→ **What is needed**
Exactly how many lines have the word "Keep"? Answer with the bare number.

→ **Dataset records**
[start]

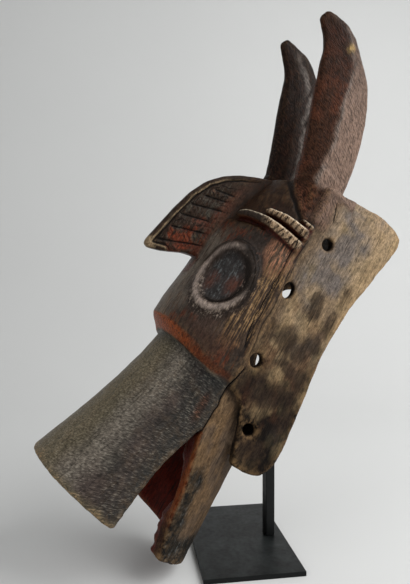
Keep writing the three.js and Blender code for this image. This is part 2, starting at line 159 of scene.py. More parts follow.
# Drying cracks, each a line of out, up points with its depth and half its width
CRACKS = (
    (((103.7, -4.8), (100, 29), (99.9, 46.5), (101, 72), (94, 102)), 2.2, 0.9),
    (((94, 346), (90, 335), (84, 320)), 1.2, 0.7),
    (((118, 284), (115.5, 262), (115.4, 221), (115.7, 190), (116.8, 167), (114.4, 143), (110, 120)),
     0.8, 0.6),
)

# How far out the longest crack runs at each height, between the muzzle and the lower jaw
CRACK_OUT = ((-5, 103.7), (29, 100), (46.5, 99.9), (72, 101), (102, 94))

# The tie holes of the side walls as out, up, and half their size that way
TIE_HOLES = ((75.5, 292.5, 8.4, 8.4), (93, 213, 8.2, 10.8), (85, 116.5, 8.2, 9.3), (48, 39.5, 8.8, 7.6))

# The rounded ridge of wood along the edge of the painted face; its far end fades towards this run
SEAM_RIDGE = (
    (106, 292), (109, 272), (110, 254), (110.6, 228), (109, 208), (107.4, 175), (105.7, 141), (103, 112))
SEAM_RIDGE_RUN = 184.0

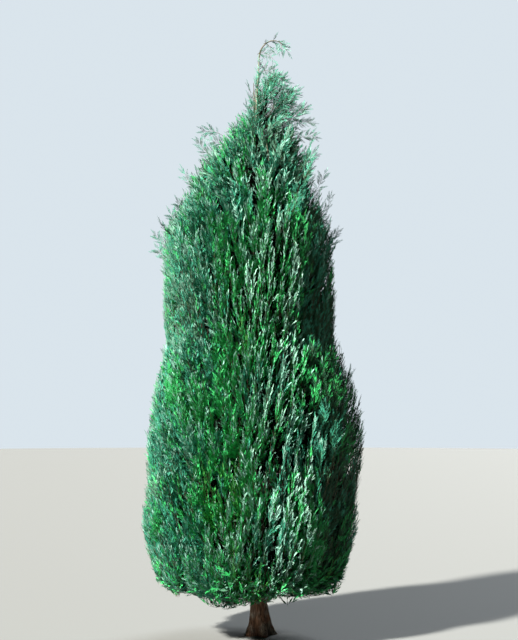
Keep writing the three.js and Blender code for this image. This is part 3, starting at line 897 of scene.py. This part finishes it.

[end]

→ **Reply**
2